Tyler Hofer and his hiking partner had planned to summit California’s Mount Williamson that afternoon — not to discover a body.

On October 7, two climbers happened to venture off-route during their ascent of Mount Williamson, a 14,374-foot peak in California’s eastern Sierras. As they were heading up the mountain, they caught a glimpse of a skull in a boulder field. A human skull.

They decided to investigate and discovered a full set of human remains buried beneath some boulders. The hikers also found remnants of shoes and a belt.

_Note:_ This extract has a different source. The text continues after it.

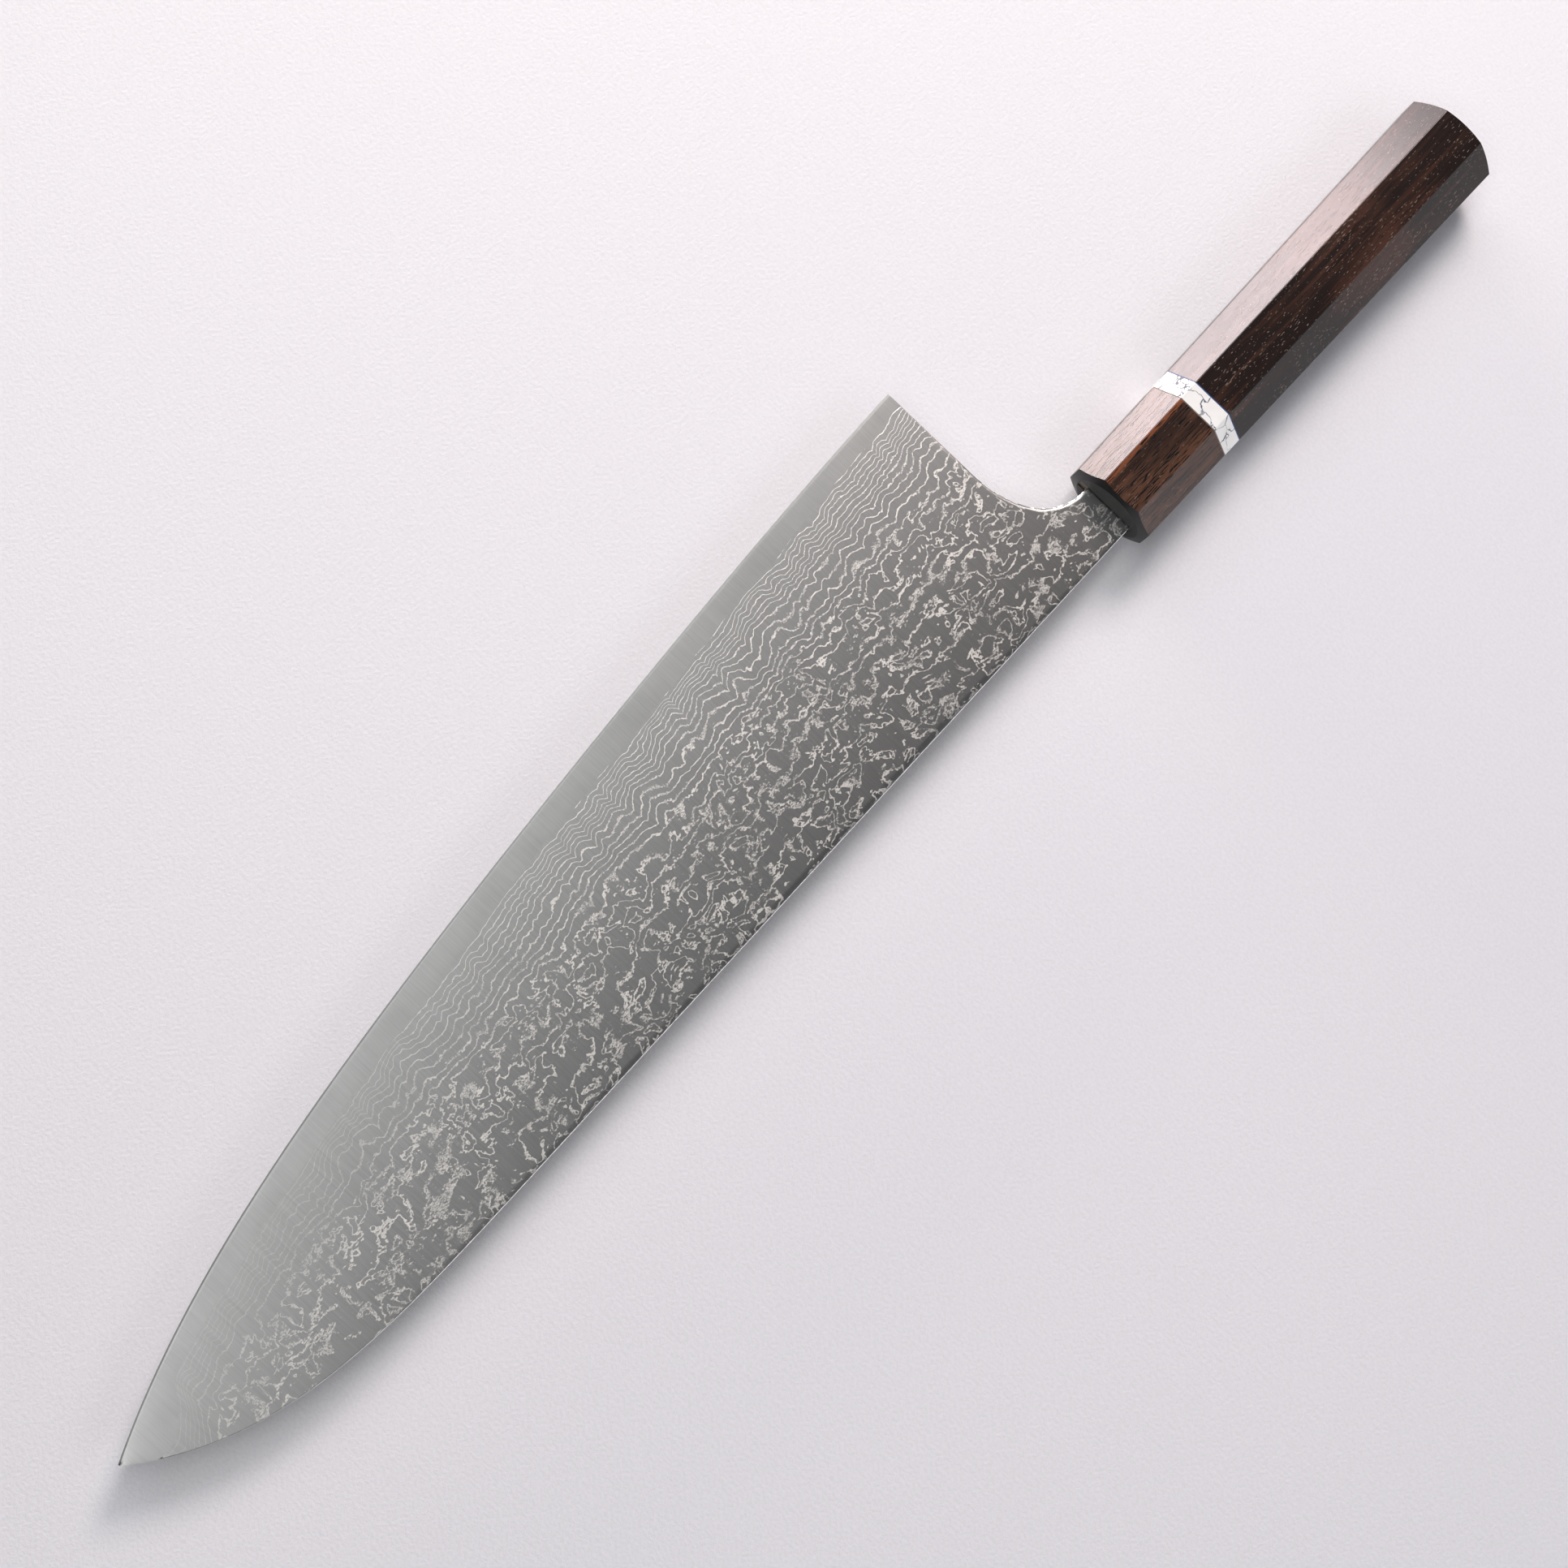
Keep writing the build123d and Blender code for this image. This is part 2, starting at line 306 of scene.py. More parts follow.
def closed_mesh(name, upper, lower):
    """A closed piece between two grids of stations, heights and distances from the middle."""
    bm = bmesh.new()
    for layer in ("from_core", "above_edge", "depth"):
        bm.verts.layers.float.new(layer)
    upper_verts = add_grid(bm, upper)
    lower_verts = add_grid(bm, lower)
    add_skin(bm, upper_verts)
    add_skin(bm, lower_verts)
    upper_rim, lower_rim = rim(upper_verts), rim(lower_verts)
    for i in range(len(upper_rim)):
        j = (i + 1) % len(upper_rim)
        bm.faces.new((upper_rim[i], upper_rim[j], lower_rim[j], lower_rim[i]))
    bmesh.ops.remove_doubles(bm, verts=bm.verts, dist=JOIN)
    bmesh.ops.dissolve_degenerate(bm, edges=bm.edges, dist=JOIN)
    bmesh.ops.recalc_face_normals(bm, faces=bm.faces)
    for face in bm.faces:
        face.smooth = True
    mesh = bpy.data.meshes.new(name)
    bm.to_mesh(mesh)
    bm.free()
    mesh.set_sharp_from_angle(angle=math.radians(SMOOTH_ANGLE))
    piece = bpy.data.objects.new(name, mesh)
    bpy.context.scene.collection.objects.link(piece)
    return piece


def cladding_grids():
    """A cladding's outer face and its face on the core."""
    outer, inner = [], []
    for low, top, _ in columns():
        points = column_points(low, top, CLADDING_ROWS)
        outer.append([(p.x, p.y, steel_half(p.x, p.y)) for p in points])
        inner.append([(p.x, p.y, core_half(p.x, p.y)) for p in points])
    return outer, inner


def bare_strip(low, top):
    """The core's bare face between the cutting edge and the border."""
    a, b = Vector(low), Vector(top)
    points = [a + (b - a) * s for s in EDGE_SHARES]
    return [(p.x, p.y, ground_half(p.x, p.y)) for p in points]


def core_grid():
    """The core's upper side: the bare strip above the edge, then the part under the cladding."""
    grid = []
    for low, top, edge in columns():
        points = column_points(low, top, CORE_ROWS)
        covered = [(p.x, p.y, core_half(p.x, p.y)) for p in points]
        if edge is None:
            bare = [covered[0]] * len(EDGE_SHARES)
        else:
            bare = bare_strip(edge, low)
        grid.append(bare + covered)
    for i in range(1, TIP_COLUMNS + 1):
        x = CORE_END + (TIP_X - TIP_BLUNT - CORE_END) * i / TIP_COLUMNS
        bare = bare_strip((x, edge_y(x)), (x, spine_y(x)))
        grid.append(bare + [bare[-1]] * (CORE_ROWS + 2 * len(EASE_SHARES)))
    return grid


def mirrored(grid):
    """The same grid on the other side of the middle plane."""
    return [[(x, y, -z) for x, y, z in column] for column in grid]


# ---- Node helpers --------------------------------------------------------------------------------
class Nodes:
    """Builds a material's node tree with short calls."""

    def __init__(self, name):
        self.material = bpy.data.materials.new(name)
        self.material.use_nodes = True
        self.tree = self.material.node_tree
        self.tree.nodes.clear()
        self.output = self.tree.nodes.new("ShaderNodeOutputMaterial")

    def node(self, kind, **settings):
        made = self.tree.nodes.new(kind)
        for key, value in settings.items():
            setattr(made, key, value)
        return made

    def link(self, value, socket):
        """Links another node's output, or sets a plain number or colour."""
        if isinstance(value, bpy.types.NodeSocket):
            self.tree.links.new(value, socket)
        elif isinstance(value, tuple) and socket.type == "RGBA":
            socket.default_value = (*value, 1)
        else:
            socket.default_value = value

    def math(self, operation, a, b=0.0):
        made = self.node("ShaderNodeMath", operation=operation)
        self.link(a, made.inputs[0])
        self.link(b, made.inputs[1])
        return made.outputs[0]

    def add(self, a, b):
        return self.math("ADD", a, b)

    def minus(self, a, b):
        return self.math("SUBTRACT", a, b)

    def times(self, a, b):
        return self.math("MULTIPLY", a, b)

    def swing(self, value, amount):
        """A noise value between 0 and 1, turned into a swing around zero."""
        return self.times(self.minus(value, 0.5), amount)

    def ramp(self, value, low, high, to_low=0.0, to_high=1.0):
        """A smooth step from to_low at low to to_high at high."""
        made = self.node("ShaderNodeMapRange", interpolation_type="SMOOTHSTEP")
        self.link(value, made.inputs["Value"])
        self.link(low, made.inputs["From Min"])
        self.link(high, made.inputs["From Max"])
        self.link(to_low, made.inputs["To Min"])
        self.link(to_high, made.inputs["To Max"])
        return made.outputs["Result"]

    def mix(self, factor, a, b, blend="MIX"):
        made = self.node("ShaderNodeMix", data_type="RGBA", blend_type=blend)
        self.link(factor, made.inputs["Factor"])
        self.link(a, made.inputs["A"])
        self.link(b, made.inputs["B"])
        return made.outputs["Result"]

    def tinted(self, color, tone):
        """A colour made lighter or darker by a value around 1."""
        return self.mix(1.0, color, tone, "MULTIPLY")

    def place(self):
        """The place in metres, split into X, Y and Z."""
        split = self.node("ShaderNodeSeparateXYZ")
        self.link(self.node("ShaderNodeTexCoord").outputs["Object"], split.inputs[0])
        return split.outputs

    def coords(self, scale, turn=(0, 0, 0), shift=(0, 0, 0)):
        """The place in metres, scaled: a noise has features of 1 / scale along each axis."""
        made = self.node("ShaderNodeMapping")
        self.link(self.node("ShaderNodeTexCoord").outputs["Object"], made.inputs["Vector"])
        made.inputs["Rotation"].default_value = turn
        made.inputs["Scale"].default_value = scale
        made.inputs["Location"].default_value = shift
        return made.outputs["Vector"]

    def noise_outputs(self, vector, detail, roughness, distortion):
        made = self.node("ShaderNodeTexNoise", noise_type="FBM", normalize=True)
        self.link(vector, made.inputs["Vector"])
        made.inputs["Scale"].default_value = 1.0
        made.inputs["Detail"].default_value = detail
        made.inputs["Roughness"].default_value = roughness
        made.inputs["Distortion"].default_value = distortion
        return made.outputs

    def noise(self, vector, detail=2.0, roughness=0.5, distortion=0.0):
        """A cloudy value between 0 and 1."""
        return self.noise_outputs(vector, detail, roughness, distortion)["Fac"]

    def warped(self, vector, pushed_at, detail, reach):
        """A vector moved about by a noise, by up to reach along each axis."""
        made = self.node("ShaderNodeVectorMath", operation="MULTIPLY_ADD")
        push = self.noise_outputs(pushed_at, detail, 0.5, 0.0)["Color"]
        self.link(push, made.inputs[0])
        made.inputs[1].default_value = reach
        self.link(vector, made.inputs[2])
        return made.outputs[0]

    def attribute(self, name):
        """A value that the mesh carries at its corners."""
        return self.node("ShaderNodeAttribute", attribute_name=name).outputs["Fac"]

    def bump(self, height, distance, strength):
        """A normal that follows a height, where 1 stands for the distance in metres."""
        made = self.node("ShaderNodeBump")
        self.link(height, made.inputs["Height"])
        made.inputs["Distance"].default_value = distance
        made.inputs["Strength"].default_value = strength
        return made.outputs["Normal"]

    def surface(self, color, roughness, normal=None, metallic=0.0):
        """The Principled shader that ends the tree. metallic stays a plain number."""
        shader = self.node("ShaderNodeBsdfPrincipled")
        self.link(color, shader.inputs["Base Color"])
        self.link(roughness, shader.inputs["Roughness"])
        if normal is not None:
            self.link(normal, shader.inputs["Normal"])
        shader.inputs["Metallic"].default_value = metallic
        self.tree.links.new(shader.outputs[0], self.output.inputs["Surface"])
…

“It wasn’t in a position of distress or curled up,” Hofer told the Associated Press. “It was definitely a burial because it was very strategically covered with rocks.” The skeleton apparently lay face up with its arms crossed.

The discovery of the remains led to a full investigation by the Inyo County Sheriff’s Department, who successfully airlifted out the skeleton. They plan to run a DNA test for identification.

“This is a huge mystery to us,” said Carma Roper, the Sheriff’s Department spokeswoman. This week, the Inyo County Sheriff’s Office released information on the mystery remains. So far, they haven’t found any possible matches in missing persons or search-and-rescue records.

According to the county sheriff’s office, the body — possibly a climber or a hiker — could have been there for decades.